UPDATED: DOL misled Congress, media about study on unemployment data lockups

Department of Labor officials told a congressional committee that they decided to force journalists to use government computers and software in reporting new unemployment data because that’s what was recommended in a special security study by the Sandia National Laboratory.

What they didn’t tell the committee or members of the media was that the study also said serious security problems were far more likely to be caused by flaws in the department’s own internal computer systems than by journalists participating in the weekly “media lockups” used to release the data, according to documents obtained by The Washington Examiner.

For years, selected journalists from major media organizations have been admitted to a special room at DOL half-an-hour before the official release time so they can prepare stories and background information ready to go live as soon as the new data is made public.

Controversy erupted in April when DOL officials unilaterally announced the new procedures, including the requirement that only government computers and software could be used and a new credentialing process that was likely to bar some media organizations that had previously been admitted to the lockups.

Carl Fillichio, senior advisor for communications and public affairs for Labor Secretary Hilda Solis, initially told journalists during an April 16 conference call he convened to explain the new procedures that they were needed because “it’s been more than a decade since the department reviewed its lockup procedures.”

Later in the conference call, Fillichio claimed the changes followed violations by two journalists he refused to name. He also refused to describe the nature of their violations.

A few days later, he told media representatives during a negotiating session on implementation of the new procedures that the changes were recommended in the Sandia study that DOL had commissioned, but he did not make a copy of the study available to them.

Then Fillichio told a June 6 hearing of the House Oversight and Government Reform Committee that the Sandia report “included recommendations that we; one, replace the variety of privately owned equipment with standardized equipment that will significantly reduce the possibility of data leaks. Two, secure standardized phone data lines that are physically off limits to news media organizations and three, require that reporters electronic devices and personal effects be stored outside of the lockup room.”

What Fillichio did not tell the committee or journalists covering the issue was the fact that a footnote in the Sandia study said the department’s “IT environments where the data are produced are more likely avenues for data loss than is the press lockup facility.”

The footnote further explained that attempts to gain access to the data prior to its release would be more likely to occur elsewhere in DOL because of “the difficulty of conclusively attributing malicious actions over the Internet to specifici individuals versus actions carried out in person in the Press Lockup Facility.”

The footnote added that “compromise of an IT system offers an adversary long-term long-term unauthorized accesses to potentially valuable information with little chance of discovery.”

During the June 6 hearing, Fillichio agreed to allow committee chairman Darrell Issa, R-CA, and ranking minority member Elijah Cummings, D-MD, to see the Sandia study, but the footnote was redacted from the version that was then given to the panel.

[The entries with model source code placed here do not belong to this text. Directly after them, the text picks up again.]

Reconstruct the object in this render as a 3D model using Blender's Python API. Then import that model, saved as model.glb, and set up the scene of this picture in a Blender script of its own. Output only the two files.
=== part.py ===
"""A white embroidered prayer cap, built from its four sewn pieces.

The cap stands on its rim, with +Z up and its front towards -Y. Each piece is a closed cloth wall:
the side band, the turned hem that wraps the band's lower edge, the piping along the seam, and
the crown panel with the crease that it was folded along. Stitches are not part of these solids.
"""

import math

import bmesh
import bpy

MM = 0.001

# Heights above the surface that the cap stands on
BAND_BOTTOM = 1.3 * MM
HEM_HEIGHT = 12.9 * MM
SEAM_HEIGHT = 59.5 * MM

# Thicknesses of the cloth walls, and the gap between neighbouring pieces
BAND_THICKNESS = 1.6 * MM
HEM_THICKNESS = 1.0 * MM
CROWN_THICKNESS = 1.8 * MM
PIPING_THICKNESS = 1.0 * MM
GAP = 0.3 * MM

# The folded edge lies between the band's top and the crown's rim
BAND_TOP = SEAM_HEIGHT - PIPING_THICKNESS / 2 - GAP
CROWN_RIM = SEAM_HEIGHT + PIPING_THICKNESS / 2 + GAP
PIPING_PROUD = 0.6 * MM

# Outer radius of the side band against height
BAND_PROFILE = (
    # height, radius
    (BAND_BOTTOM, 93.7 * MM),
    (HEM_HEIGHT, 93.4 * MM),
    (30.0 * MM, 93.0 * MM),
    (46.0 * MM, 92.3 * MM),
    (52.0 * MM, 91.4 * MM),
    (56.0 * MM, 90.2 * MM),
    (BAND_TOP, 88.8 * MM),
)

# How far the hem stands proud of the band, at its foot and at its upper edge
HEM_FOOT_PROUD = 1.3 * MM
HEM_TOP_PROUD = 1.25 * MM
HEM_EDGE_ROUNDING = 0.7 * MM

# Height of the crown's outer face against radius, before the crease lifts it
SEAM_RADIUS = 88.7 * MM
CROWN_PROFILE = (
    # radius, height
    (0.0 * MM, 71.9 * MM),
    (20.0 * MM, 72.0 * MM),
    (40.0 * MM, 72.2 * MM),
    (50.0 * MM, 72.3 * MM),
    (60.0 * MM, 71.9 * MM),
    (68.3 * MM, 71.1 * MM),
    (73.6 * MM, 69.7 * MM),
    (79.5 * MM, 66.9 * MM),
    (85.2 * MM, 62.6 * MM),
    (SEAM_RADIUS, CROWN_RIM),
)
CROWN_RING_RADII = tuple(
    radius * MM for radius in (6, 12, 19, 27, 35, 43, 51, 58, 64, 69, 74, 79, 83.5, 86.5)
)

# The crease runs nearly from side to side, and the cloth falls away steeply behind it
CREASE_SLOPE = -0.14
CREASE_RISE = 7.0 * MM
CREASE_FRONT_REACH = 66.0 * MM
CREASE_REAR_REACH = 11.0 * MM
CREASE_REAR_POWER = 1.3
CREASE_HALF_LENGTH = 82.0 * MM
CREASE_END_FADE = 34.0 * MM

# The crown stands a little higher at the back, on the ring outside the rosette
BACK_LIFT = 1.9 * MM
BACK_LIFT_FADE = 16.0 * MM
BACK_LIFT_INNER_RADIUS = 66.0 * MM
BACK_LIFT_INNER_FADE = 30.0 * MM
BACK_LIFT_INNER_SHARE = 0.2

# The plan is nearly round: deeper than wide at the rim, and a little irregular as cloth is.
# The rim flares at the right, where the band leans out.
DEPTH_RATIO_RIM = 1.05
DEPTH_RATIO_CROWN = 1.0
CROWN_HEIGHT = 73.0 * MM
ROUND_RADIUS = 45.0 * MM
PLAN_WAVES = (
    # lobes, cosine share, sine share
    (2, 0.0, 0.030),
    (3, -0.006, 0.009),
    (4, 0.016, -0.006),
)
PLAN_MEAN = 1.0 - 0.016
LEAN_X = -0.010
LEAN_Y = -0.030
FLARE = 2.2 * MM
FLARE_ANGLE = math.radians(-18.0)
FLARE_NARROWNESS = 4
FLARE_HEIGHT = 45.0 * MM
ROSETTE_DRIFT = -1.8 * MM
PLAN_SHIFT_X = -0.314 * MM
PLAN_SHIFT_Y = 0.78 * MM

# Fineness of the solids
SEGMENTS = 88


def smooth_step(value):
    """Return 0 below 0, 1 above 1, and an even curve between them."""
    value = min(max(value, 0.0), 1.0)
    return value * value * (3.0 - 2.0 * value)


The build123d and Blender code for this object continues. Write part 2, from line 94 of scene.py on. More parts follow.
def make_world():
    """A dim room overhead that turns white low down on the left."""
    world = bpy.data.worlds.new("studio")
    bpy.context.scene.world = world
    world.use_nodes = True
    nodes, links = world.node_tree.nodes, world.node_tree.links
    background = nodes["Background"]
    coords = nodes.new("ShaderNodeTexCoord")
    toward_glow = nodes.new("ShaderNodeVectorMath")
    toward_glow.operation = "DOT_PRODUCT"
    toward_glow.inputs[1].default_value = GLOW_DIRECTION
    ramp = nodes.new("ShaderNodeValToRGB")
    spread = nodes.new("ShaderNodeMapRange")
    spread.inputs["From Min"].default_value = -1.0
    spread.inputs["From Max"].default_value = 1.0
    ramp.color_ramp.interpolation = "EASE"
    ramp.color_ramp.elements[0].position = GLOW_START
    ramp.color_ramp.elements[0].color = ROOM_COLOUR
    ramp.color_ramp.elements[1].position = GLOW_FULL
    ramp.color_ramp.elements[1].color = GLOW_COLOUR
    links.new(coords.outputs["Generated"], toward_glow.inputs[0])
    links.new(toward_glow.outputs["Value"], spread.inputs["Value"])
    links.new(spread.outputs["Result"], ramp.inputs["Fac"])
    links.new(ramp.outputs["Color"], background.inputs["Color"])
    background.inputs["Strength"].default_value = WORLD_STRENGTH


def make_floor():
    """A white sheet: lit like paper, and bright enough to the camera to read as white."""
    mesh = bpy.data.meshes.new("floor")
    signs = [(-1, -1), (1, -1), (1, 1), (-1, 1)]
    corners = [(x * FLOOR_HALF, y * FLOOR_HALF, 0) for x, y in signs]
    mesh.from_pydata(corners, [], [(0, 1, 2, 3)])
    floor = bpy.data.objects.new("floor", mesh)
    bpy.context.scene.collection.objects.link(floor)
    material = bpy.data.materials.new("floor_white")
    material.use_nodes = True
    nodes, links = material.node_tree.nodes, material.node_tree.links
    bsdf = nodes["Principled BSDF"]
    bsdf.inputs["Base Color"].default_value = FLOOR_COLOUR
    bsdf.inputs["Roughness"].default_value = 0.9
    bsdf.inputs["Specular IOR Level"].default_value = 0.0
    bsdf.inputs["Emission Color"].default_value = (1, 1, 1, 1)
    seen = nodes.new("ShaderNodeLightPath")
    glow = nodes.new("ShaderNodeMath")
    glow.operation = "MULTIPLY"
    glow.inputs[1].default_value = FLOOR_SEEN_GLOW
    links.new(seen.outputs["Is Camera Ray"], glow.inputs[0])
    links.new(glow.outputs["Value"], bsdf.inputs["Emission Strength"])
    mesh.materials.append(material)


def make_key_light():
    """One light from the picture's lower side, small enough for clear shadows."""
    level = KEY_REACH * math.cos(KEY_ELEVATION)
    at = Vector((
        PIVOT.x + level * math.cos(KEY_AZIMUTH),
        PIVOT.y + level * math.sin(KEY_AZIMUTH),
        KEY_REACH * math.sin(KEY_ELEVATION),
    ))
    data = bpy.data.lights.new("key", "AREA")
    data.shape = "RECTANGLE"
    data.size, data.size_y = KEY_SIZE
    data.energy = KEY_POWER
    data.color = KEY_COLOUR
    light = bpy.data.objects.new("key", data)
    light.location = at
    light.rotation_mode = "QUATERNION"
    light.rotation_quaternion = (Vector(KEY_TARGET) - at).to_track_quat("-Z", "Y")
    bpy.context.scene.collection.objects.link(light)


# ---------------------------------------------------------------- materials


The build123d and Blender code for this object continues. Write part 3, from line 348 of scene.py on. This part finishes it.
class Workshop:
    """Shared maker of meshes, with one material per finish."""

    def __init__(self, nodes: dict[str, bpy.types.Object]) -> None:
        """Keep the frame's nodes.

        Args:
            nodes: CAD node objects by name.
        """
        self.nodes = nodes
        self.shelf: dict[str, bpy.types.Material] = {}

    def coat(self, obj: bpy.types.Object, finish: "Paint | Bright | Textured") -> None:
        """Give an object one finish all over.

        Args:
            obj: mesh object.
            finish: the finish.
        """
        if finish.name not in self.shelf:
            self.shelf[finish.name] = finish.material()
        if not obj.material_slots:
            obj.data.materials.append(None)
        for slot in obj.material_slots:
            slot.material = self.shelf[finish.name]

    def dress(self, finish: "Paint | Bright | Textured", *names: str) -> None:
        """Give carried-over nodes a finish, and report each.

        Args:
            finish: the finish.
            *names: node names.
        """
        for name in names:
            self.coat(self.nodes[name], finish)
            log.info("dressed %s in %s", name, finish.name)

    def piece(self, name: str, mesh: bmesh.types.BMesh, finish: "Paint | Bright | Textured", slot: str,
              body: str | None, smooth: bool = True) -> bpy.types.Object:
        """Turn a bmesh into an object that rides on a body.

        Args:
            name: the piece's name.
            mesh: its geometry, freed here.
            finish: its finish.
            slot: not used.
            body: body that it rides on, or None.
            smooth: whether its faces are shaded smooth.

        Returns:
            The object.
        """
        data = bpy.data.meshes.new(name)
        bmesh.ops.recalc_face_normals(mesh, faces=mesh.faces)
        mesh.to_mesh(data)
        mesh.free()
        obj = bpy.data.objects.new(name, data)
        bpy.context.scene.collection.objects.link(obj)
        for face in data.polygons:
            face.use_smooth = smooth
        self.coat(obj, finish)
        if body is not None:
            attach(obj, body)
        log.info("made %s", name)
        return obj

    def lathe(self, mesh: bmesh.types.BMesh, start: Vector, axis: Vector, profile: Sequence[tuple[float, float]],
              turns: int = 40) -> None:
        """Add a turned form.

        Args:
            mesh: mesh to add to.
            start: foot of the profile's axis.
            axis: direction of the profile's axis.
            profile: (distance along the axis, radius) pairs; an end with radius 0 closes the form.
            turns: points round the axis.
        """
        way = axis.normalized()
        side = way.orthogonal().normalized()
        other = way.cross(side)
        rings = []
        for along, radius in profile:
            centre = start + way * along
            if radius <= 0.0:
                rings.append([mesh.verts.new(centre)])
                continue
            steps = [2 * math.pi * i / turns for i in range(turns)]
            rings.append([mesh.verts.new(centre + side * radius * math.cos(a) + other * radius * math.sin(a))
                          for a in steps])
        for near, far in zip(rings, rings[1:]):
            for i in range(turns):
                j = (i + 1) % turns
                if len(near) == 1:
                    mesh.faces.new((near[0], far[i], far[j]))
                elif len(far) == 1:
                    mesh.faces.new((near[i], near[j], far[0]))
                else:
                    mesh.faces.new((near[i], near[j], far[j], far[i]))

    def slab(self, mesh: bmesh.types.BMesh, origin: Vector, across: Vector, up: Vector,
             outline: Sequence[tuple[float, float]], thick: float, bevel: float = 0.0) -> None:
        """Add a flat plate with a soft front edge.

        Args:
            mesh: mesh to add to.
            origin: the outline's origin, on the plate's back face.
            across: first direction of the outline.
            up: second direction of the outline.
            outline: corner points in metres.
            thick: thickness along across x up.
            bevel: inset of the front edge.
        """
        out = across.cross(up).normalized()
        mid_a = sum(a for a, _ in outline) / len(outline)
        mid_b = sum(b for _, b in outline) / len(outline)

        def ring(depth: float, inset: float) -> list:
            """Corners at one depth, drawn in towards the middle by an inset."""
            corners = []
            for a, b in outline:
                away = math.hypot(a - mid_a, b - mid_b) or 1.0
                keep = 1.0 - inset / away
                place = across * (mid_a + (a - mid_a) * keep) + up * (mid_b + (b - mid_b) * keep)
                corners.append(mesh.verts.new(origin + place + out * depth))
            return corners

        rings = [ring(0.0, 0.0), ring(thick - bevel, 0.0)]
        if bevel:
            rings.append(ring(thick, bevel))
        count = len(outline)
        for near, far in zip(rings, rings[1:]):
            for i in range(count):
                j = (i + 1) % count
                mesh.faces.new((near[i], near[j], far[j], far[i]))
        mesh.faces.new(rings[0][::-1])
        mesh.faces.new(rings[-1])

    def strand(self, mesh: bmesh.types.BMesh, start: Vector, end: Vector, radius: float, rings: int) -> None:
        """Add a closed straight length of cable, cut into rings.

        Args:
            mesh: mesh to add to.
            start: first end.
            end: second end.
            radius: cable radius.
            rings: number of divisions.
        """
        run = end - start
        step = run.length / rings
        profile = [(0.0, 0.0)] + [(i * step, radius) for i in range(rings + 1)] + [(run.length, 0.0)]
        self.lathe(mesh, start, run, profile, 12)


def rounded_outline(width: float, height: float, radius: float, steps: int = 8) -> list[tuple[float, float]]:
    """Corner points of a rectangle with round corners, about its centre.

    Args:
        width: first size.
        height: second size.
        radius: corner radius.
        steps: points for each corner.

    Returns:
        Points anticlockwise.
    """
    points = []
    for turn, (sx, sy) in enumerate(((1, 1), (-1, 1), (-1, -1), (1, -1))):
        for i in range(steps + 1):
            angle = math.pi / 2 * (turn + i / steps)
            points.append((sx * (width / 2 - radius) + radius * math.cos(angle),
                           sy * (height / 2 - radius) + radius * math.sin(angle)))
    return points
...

The footnote was included in the version they were allowed to review two days later in-camera (i.e. look but don’t take a copy).

Issa told Solis in a June 12 letter that the committee would consider issuing a subpoena if an unredacted copy was not made available by June 26. The footnote was present in an otherwise redacted copy was given to the committee on the day of the deadline.

During the same two-week period, DOL officials backed off of their proposal requiring use of government computers and software. Negotiations between the department and media representatives on the new procedures are continuing.

Earlier today, DOL’s public affairs office posted a heavily redacted copy of the Sandia study – look for the links to “CleanSweep Red Team Report” – that does not appear to include the footnote seen on page 32 of the text obtained by The Washington Examiner. (See Update II below).

The Washington Examiner has requested comment from Fillichio, both concerning his statements regarding the Sandia study to the news media and the congressional committee, and whether Solis reviewed an unredacted copy of the study prior to the April 16 conference call or the June 6 hearing.

UPDATE: No comment has been received from Fillichio or any other DOL official, as of 5:45 pm today.

UPDATE II: Clarification on footnote.

Jennifer Kaplan of DOL’s public affairs office points out that the footnote referenced above as not being present on the department’s web site is present on page 32 of the second of two versions posted earlier today.

Mark Tapscott is executive editor of The Washington Examiner.